**What you will do:** Restate word for word the lines of the records below, starting at the line that contains "The build123d and" and ending at the line that contains "lamp and small-part", with both of those lines included and nothing else.

**Extracted information:**
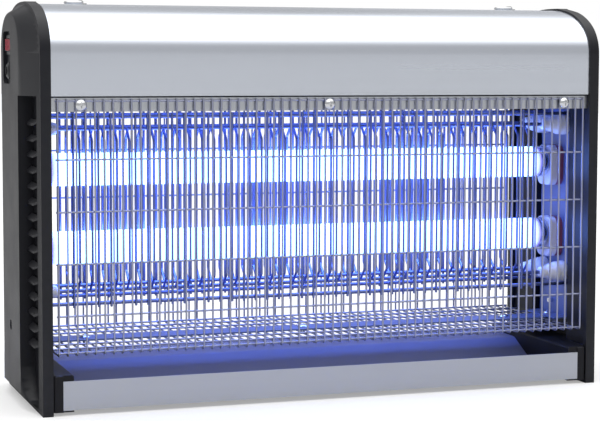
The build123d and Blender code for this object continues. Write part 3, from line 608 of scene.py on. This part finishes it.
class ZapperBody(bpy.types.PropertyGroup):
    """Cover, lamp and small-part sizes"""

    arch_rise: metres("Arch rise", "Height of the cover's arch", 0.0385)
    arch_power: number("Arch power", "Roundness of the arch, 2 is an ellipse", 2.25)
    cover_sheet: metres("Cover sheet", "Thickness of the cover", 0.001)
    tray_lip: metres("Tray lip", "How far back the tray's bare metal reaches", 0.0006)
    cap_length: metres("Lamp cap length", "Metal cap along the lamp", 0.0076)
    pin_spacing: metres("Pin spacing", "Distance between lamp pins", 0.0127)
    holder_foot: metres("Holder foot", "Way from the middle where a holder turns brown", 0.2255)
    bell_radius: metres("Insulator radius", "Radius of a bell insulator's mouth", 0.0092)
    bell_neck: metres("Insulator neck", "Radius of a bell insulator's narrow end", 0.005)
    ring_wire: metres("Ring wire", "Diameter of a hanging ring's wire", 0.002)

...

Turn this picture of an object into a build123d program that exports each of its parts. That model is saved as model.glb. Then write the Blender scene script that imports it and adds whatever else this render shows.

**Exercise answer:**
The build123d and Blender code for this object continues. Write part 3, from line 608 of scene.py on. This part finishes it.
class ZapperBody(bpy.types.PropertyGroup):
    """Cover, lamp and small-part sizes"""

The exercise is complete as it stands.